§ **Provided data**

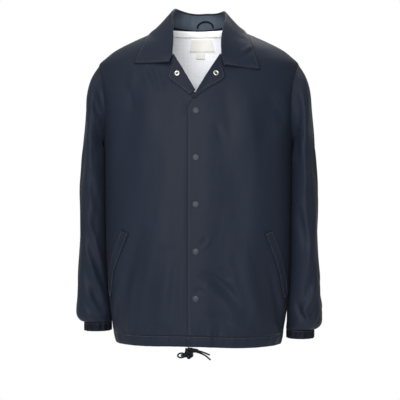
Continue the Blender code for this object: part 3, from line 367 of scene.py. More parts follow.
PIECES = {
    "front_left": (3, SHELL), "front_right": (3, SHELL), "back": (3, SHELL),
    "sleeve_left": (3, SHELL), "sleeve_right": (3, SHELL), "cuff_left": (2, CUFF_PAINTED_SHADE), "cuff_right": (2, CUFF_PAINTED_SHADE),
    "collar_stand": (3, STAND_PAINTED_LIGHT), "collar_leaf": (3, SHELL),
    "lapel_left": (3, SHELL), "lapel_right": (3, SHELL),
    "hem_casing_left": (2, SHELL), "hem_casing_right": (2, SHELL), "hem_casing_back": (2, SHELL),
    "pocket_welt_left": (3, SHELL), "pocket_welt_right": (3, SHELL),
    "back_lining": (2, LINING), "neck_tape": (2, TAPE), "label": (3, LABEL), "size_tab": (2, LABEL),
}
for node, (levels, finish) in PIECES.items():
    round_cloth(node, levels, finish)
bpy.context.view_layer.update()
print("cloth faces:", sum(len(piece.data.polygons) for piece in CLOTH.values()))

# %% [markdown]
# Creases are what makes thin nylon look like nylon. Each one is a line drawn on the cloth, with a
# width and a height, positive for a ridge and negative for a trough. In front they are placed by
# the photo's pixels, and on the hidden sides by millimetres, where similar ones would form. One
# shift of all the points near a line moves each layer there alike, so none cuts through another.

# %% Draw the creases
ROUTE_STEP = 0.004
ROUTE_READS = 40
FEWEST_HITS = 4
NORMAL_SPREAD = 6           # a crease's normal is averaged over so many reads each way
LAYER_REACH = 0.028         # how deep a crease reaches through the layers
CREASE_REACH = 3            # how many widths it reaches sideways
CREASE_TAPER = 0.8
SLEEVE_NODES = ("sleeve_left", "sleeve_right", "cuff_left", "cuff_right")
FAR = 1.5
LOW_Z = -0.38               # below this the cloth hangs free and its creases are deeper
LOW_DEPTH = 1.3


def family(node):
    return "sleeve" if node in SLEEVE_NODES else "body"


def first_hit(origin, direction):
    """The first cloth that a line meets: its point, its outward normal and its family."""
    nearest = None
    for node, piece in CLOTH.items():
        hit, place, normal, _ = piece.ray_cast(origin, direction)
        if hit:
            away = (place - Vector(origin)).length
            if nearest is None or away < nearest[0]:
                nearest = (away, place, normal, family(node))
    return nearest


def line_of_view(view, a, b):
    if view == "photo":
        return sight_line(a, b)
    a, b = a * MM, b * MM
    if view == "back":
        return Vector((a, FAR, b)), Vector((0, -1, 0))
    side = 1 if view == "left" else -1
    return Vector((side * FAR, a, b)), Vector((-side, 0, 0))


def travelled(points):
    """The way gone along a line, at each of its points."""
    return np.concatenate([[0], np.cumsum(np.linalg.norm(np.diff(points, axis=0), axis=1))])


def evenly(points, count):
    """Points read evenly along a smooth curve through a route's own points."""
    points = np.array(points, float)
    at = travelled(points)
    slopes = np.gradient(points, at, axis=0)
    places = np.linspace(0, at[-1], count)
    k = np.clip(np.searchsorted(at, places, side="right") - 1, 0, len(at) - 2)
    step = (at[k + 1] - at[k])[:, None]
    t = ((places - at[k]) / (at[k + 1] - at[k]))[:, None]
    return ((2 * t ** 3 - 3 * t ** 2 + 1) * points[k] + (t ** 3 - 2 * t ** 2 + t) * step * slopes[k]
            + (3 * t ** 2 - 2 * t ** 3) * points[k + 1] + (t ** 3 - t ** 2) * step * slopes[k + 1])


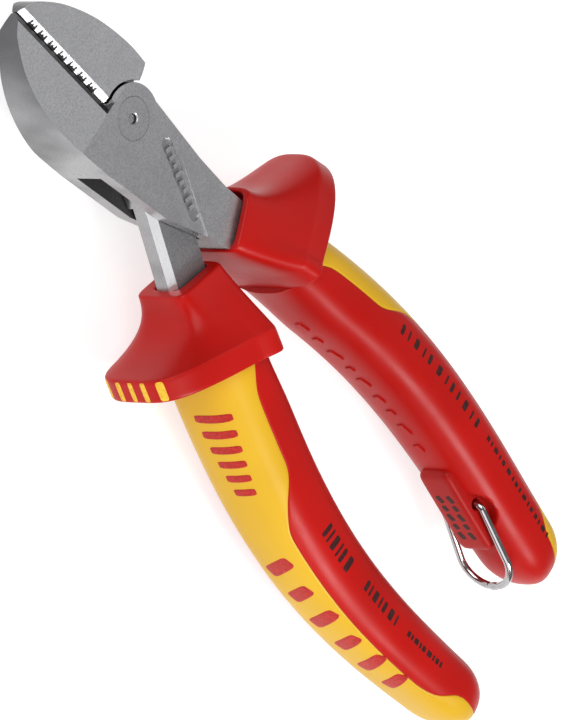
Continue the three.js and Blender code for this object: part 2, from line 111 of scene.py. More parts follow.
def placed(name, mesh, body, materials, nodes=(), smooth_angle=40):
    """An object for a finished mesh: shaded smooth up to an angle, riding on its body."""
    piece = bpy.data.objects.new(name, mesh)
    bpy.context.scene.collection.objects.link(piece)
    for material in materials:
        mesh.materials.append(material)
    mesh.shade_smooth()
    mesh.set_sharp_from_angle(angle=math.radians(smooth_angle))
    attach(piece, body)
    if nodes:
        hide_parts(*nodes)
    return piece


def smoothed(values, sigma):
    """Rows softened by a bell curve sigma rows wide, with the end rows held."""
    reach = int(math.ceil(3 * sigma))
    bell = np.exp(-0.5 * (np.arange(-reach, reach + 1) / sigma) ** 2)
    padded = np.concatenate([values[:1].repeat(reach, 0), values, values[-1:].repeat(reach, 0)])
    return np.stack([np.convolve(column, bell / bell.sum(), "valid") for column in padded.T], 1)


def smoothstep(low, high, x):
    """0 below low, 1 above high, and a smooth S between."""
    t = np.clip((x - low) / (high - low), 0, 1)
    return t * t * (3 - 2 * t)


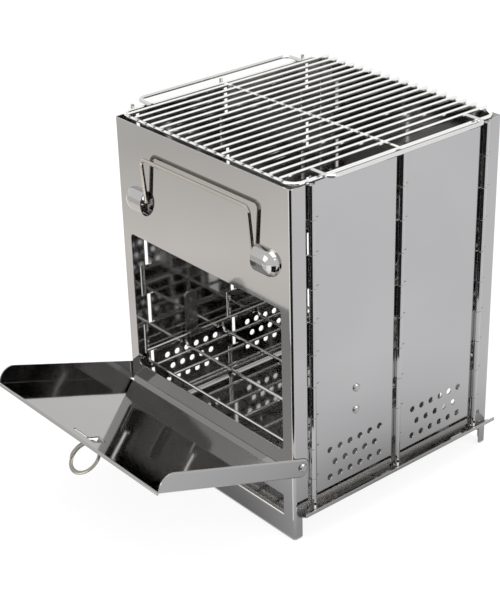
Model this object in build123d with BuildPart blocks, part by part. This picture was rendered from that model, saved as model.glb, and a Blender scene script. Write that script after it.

§ **Problem description**
Reproduce each entry exactly, leaving out nothing.

§ **Answer to the task**
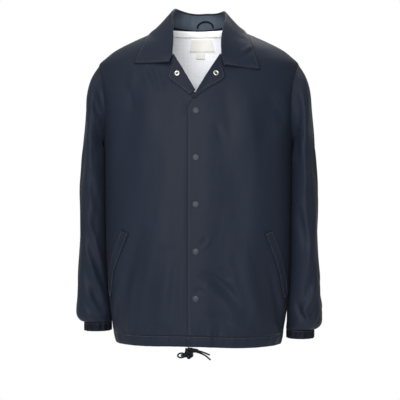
Continue the Blender code for this object: part 3, from line 367 of scene.py. More parts follow.
PIECES = {
    "front_left": (3, SHELL), "front_right": (3, SHELL), "back": (3, SHELL),
    "sleeve_left": (3, SHELL), "sleeve_right": (3, SHELL), "cuff_left": (2, CUFF_PAINTED_SHADE), "cuff_right": (2, CUFF_PAINTED_SHADE),
    "collar_stand": (3, STAND_PAINTED_LIGHT), "collar_leaf": (3, SHELL),
    "lapel_left": (3, SHELL), "lapel_right": (3, SHELL),
    "hem_casing_left": (2, SHELL), "hem_casing_right": (2, SHELL), "hem_casing_back": (2, SHELL),
    "pocket_welt_left": (3, SHELL), "pocket_welt_right": (3, SHELL),
    "back_lining": (2, LINING), "neck_tape": (2, TAPE), "label": (3, LABEL), "size_tab": (2, LABEL),
}
for node, (levels, finish) in PIECES.items():
    round_cloth(node, levels, finish)
bpy.context.view_layer.update()
print("cloth faces:", sum(len(piece.data.polygons) for piece in CLOTH.values()))

# %% [markdown]
# Creases are what makes thin nylon look like nylon. Each one is a line drawn on the cloth, with a
# width and a height, positive for a ridge and negative for a trough. In front they are placed by
# the photo's pixels, and on the hidden sides by millimetres, where similar ones would form. One
# shift of all the points near a line moves each layer there alike, so none cuts through another.

# %% Draw the creases
ROUTE_STEP = 0.004
ROUTE_READS = 40
FEWEST_HITS = 4
NORMAL_SPREAD = 6           # a crease's normal is averaged over so many reads each way
LAYER_REACH = 0.028         # how deep a crease reaches through the layers
CREASE_REACH = 3            # how many widths it reaches sideways
CREASE_TAPER = 0.8
SLEEVE_NODES = ("sleeve_left", "sleeve_right", "cuff_left", "cuff_right")
FAR = 1.5
LOW_Z = -0.38               # below this the cloth hangs free and its creases are deeper
LOW_DEPTH = 1.3


def family(node):
    return "sleeve" if node in SLEEVE_NODES else "body"


def first_hit(origin, direction):
    """The first cloth that a line meets: its point, its outward normal and its family."""
    nearest = None
    for node, piece in CLOTH.items():
        hit, place, normal, _ = piece.ray_cast(origin, direction)
        if hit:
            away = (place - Vector(origin)).length
            if nearest is None or away < nearest[0]:
                nearest = (away, place, normal, family(node))
    return nearest


def line_of_view(view, a, b):
    if view == "photo":
        return sight_line(a, b)
    a, b = a * MM, b * MM
    if view == "back":
        return Vector((a, FAR, b)), Vector((0, -1, 0))
    side = 1 if view == "left" else -1
    return Vector((side * FAR, a, b)), Vector((-side, 0, 0))


def travelled(points):
    """The way gone along a line, at each of its points."""
    return np.concatenate([[0], np.cumsum(np.linalg.norm(np.diff(points, axis=0), axis=1))])


def evenly(points, count):
    """Points read evenly along a smooth curve through a route's own points."""
    points = np.array(points, float)
    at = travelled(points)
    slopes = np.gradient(points, at, axis=0)
    places = np.linspace(0, at[-1], count)
    k = np.clip(np.searchsorted(at, places, side="right") - 1, 0, len(at) - 2)
    step = (at[k + 1] - at[k])[:, None]
    t = ((places - at[k]) / (at[k + 1] - at[k]))[:, None]
    return ((2 * t ** 3 - 3 * t ** 2 + 1) * points[k] + (t ** 3 - 2 * t ** 2 + t) * step * slopes[k]
            + (3 * t ** 2 - 2 * t ** 3) * points[k + 1] + (t ** 3 - t ** 2) * step * slopes[k + 1])


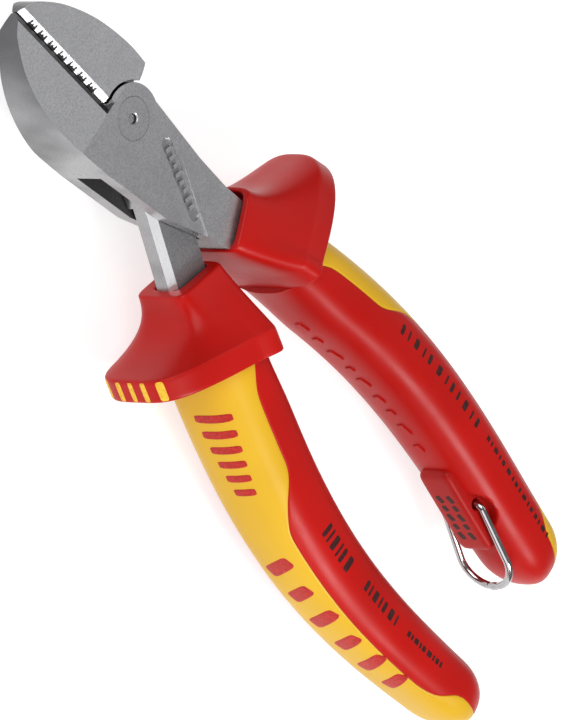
Continue the three.js and Blender code for this object: part 2, from line 111 of scene.py. More parts follow.
def placed(name, mesh, body, materials, nodes=(), smooth_angle=40):
    """An object for a finished mesh: shaded smooth up to an angle, riding on its body."""
    piece = bpy.data.objects.new(name, mesh)
    bpy.context.scene.collection.objects.link(piece)
    for material in materials:
        mesh.materials.append(material)
    mesh.shade_smooth()
    mesh.set_sharp_from_angle(angle=math.radians(smooth_angle))
    attach(piece, body)
    if nodes:
        hide_parts(*nodes)
    return piece


def smoothed(values, sigma):
    """Rows softened by a bell curve sigma rows wide, with the end rows held."""
    reach = int(math.ceil(3 * sigma))
    bell = np.exp(-0.5 * (np.arange(-reach, reach + 1) / sigma) ** 2)
    padded = np.concatenate([values[:1].repeat(reach, 0), values, values[-1:].repeat(reach, 0)])
    return np.stack([np.convolve(column, bell / bell.sum(), "valid") for column in padded.T], 1)


def smoothstep(low, high, x):
    """0 below low, 1 above high, and a smooth S between."""
    t = np.clip((x - low) / (high - low), 0, 1)
    return t * t * (3 - 2 * t)


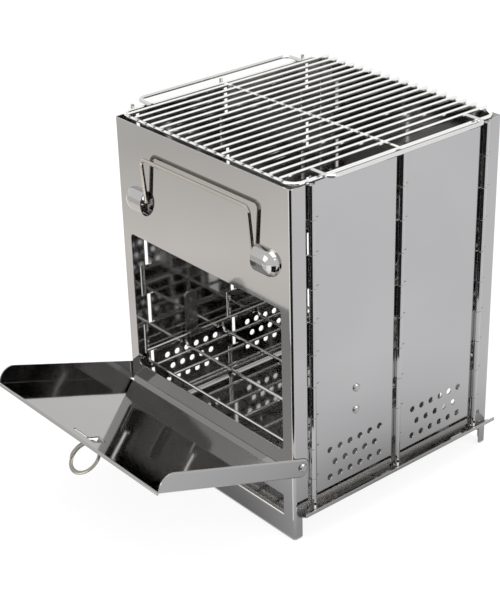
Model this object in build123d with BuildPart blocks, part by part. This picture was rendered from that model, saved as model.glb, and a Blender scene script. Write that script after it.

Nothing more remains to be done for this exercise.